The experience of London’s Docklands should serve to warn against gentrification and the conversion of derelict port lands should use these huge tracts of land for a genuinely public purpose. Among the first needs is to rehouse the port workers who may have lost their livelihood or are in danger of doing so, particularly with the modern Jawaharlal Nehru Port across the harbour which can receive and send imports and exports to other parts of the country without congesting Greater Mumbai.
The MPT can take a leaf from the National Textile Corporation, which has just provided homes for 16,500 mill workers’ families for just Rs 9.6 lakhs each without any subsidy, given that the land is free.
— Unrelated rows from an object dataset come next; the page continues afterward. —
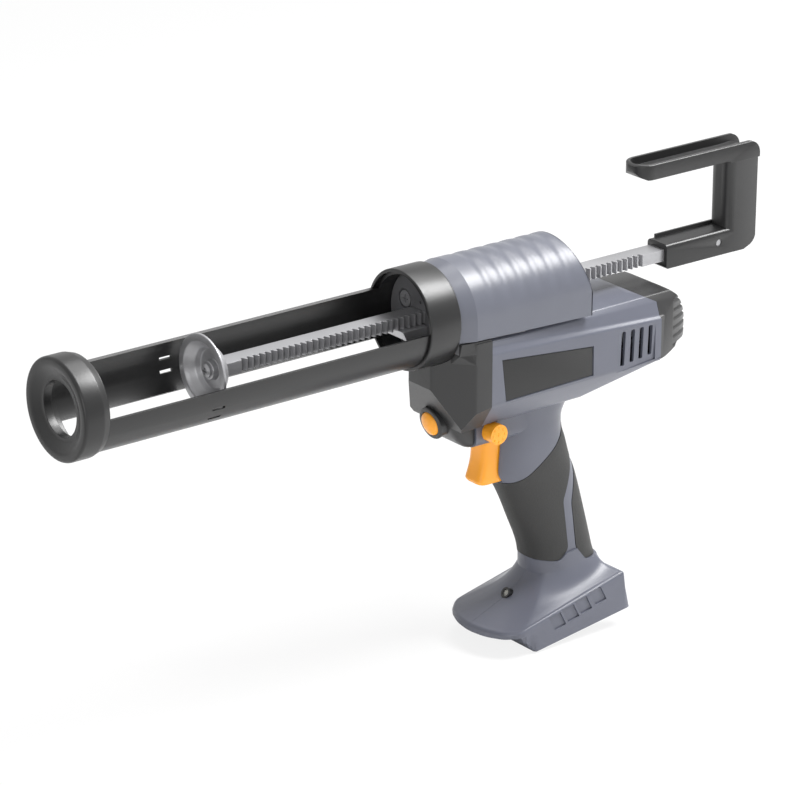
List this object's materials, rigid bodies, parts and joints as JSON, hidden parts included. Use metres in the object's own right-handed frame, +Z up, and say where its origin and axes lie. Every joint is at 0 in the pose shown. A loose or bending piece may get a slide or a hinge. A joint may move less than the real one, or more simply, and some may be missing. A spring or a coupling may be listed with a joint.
{
  "type": "cordless caulking tool",
  "caption": "Pistol-grip cordless caulking tool with an open half-tube cartridge holder, toothed pusher rod with a hook handle, sprung trigger, lock pin and a foot for a slide-on battery.",
  "frame": {"origin": "centre of the mouth of the nozzle hole in the front ring, on the barrel axis", "axes": "+X runs back along the barrel axis, +Z is up, -Y is the tool's left side"},
  "size_m": [0.4817, 0.061, 0.2683],
  "materials": {
    "black_metal": "satin black powder coat",
    "steel": "matt machined steel",
    "dark_steel": "blackened steel",
    "plated_steel": "plated steel",
    "magnet": "sintered magnet",
    "rotor": "laminated steel with varnished windings",
    "alloy": "die-cast alloy",
    "grey_alloy": "grey coated die-cast alloy",
    "bronze": "bronze",
    "black_plastic": "fine-textured black nylon",
    "dark_plastic": "fine-textured dark grey nylon",
    "shell_plastic": "satin blue-grey nylon",
    "tunnel_plastic": "satin light grey nylon",
    "panel": "smooth bare label panel",
    "rubber": "soft overmoulded grip",
    "orange_plastic": "orange acetal",
    "board": "circuit board",
    "lens": "clear lens"
  },
  "bodies": {
    "housing": {"nose_plate": "grey_alloy", "plate_screws": "dark_steel", "rack_guide": "alloy", "gear_frame": "alloy", "gear_lid": "alloy", "lid_screws": "steel", "shaft_bushes": "bronze", "gear_head": "alloy", "motor_can": "plated_steel", "motor_magnets": "magnet", "motor_bearings": "steel", "motor_end_bell": "black_plastic", "motor_brushes": "bronze", "gear_tunnel": "tunnel_plastic", "front_cover": "dark_plastic", "left_shell": "shell_plastic", "right_shell": "shell_plastic", "shell_screws": "steel", "rear_cap": "dark_plastic", "left_panel": "panel", "right_panel": "panel", "front_grip": "rubber", "rear_grip": "rubber", "trigger_spring": "steel", "trigger_switch": "black_plastic", "release_spring": "steel", "control_board": "board", "battery_block": "black_plastic", "battery_contacts": "bronze", "work_light": "lens", "light_bezel": "black_plastic"},
    "rod": {"rack_rod": "steel", "plunger_disc": "steel", "disc_screw": "steel", "hook_handle": "black_plastic", "hook_pin": "steel"},
    "pinion": {"pinion_shaft": "steel", "rack_pinion": "steel", "final_wheel": "steel", "shaft_clips": "steel"},
    "output_pinion": {"drive_pinion": "steel"},
    "armature": {"rotor": "rotor", "motor_fan": "black_plastic"},
    "holder": {"front_ring": "black_metal", "ring_screw": "steel", "holder_tube": "black_metal", "collar": "black_metal"},
    "trigger": {"trigger": "orange_plastic"},
    "lock_pin": {"lock_pin": "orange_plastic"},
    "release_button": {"release_button": "orange_plastic"}
  },
  "joints": [
    {"name": "rack_slide", "type": "slide", "parent": "housing", "child": "rod", "axis": [1, 0, 0], "range_m": [-0.062, 0.118]},
    {"name": "pinion_spin", "type": "hinge", "parent": "housing", "child": "pinion", "pos_m": [0.259, -0.01263, 0], "axis": [0, 0, 1], "continuous": true},
    {"name": "output_spin", "type": "hinge", "parent": "housing", "child": "output_pinion", "pos_m": [0.26764, 0, 0], "axis": [0, 0, 1], "continuous": true},
    {"name": "armature_spin", "type": "hinge", "parent": "housing", "child": "armature", "pos_m": [0.36, 0, -0.035], "axis": [1, 0, 0], "continuous": true},
    {"name": "holder_turn", "type": "hinge", "parent": "housing", "child": "holder", "pos_m": [0.24, 0, 0], "axis": [1, 0, 0], "continuous": true},
    {"name": "trigger_pull", "type": "slide", "parent": "housing", "child": "trigger", "axis": [1, 0, 0], "range_m": [0, 0.006], "stiffness_N_per_m": 900, "springref_m": -0.005, "deforming": ["trigger_spring"]},
    {"name": "lock_slide", "type": "slide", "parent": "housing", "child": "lock_pin", "axis": [0, 1, 0], "range_m": [0, 0.004]},
    {"name": "release_press", "type": "slide", "parent": "housing", "child": "release_button", "axis": [0.9781, 0, 0.2079], "range_m": [0, 0.004], "stiffness_N_per_m": 700, "springref_m": -0.004, "deforming": ["release_spring"]}
  ],
  "couplings": [
    {"joint": "pinion_spin", "follows": "rack_slide", "rad_per_m": -133.33},
    {"joint": "output_spin", "follows": "rack_slide", "rad_per_m": 200}
  ]
}
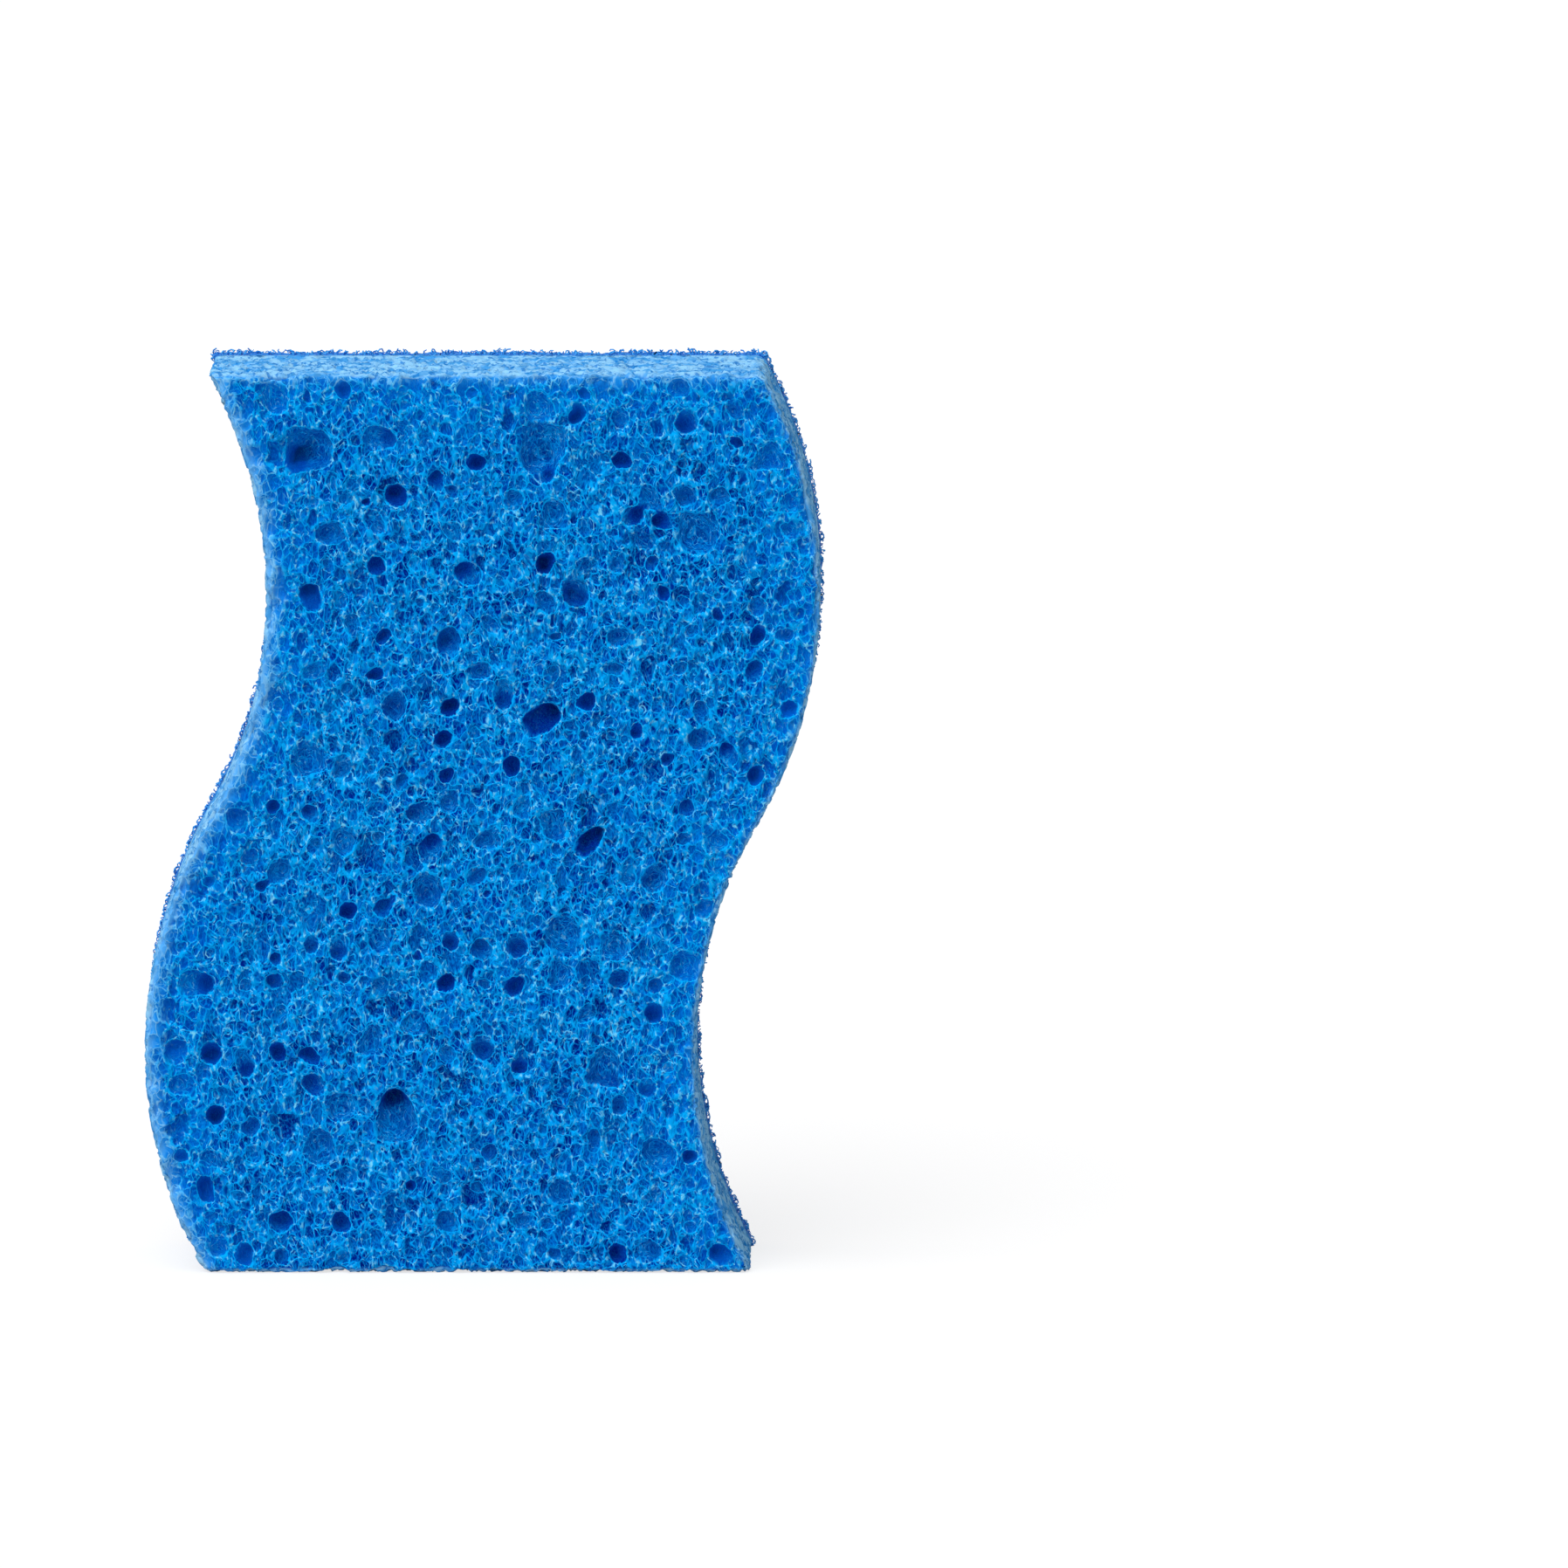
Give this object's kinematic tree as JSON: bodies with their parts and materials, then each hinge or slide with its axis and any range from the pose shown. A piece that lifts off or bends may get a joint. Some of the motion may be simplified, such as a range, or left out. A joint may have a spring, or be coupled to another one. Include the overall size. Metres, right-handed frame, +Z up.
{
  "type": "cleaning sponge",
  "caption": "Waved cleaning sponge of open-celled cellulose foam with a thin, curly-fibred scrubbing layer on its back, standing on one cut end.",
  "frame": {"origin": "middle of the cut end that the sponge stands on", "axes": "+Z up along the sponge's length, +Y from the foam face to the scrub layer, +X to the right when the foam face is looked at"},
  "size_m": [0.0842, 0.02, 0.1125],
  "materials": {
    "cellulose_foam": "dry open-celled cellulose foam, mid blue, matt, with paler cell walls and paler cut edges",
    "scrub_fibre": "curly darker blue non-woven fibre, matt"
  },
  "bodies": {
    "root": {"sponge_body": "cellulose_foam", "scrub_layer": "scrub_fibre"}
  },
  "joints": []
}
The port lands, which extend from Colaba in south Mumbai to Sewri midway through the island city, should primarily benefit citizens at large, who now have no spaces for recreation. As this derelict tract extends northwards, it lies cheek by jowl with heavily congested areas, with no open space.
Two of the few remaining beaches, which see literally thousands of visitors daily, Chowpatty and Juhu, are in imminent danger of being built over by a Rs 11,000-crore coast road throughout the length of the western seafront.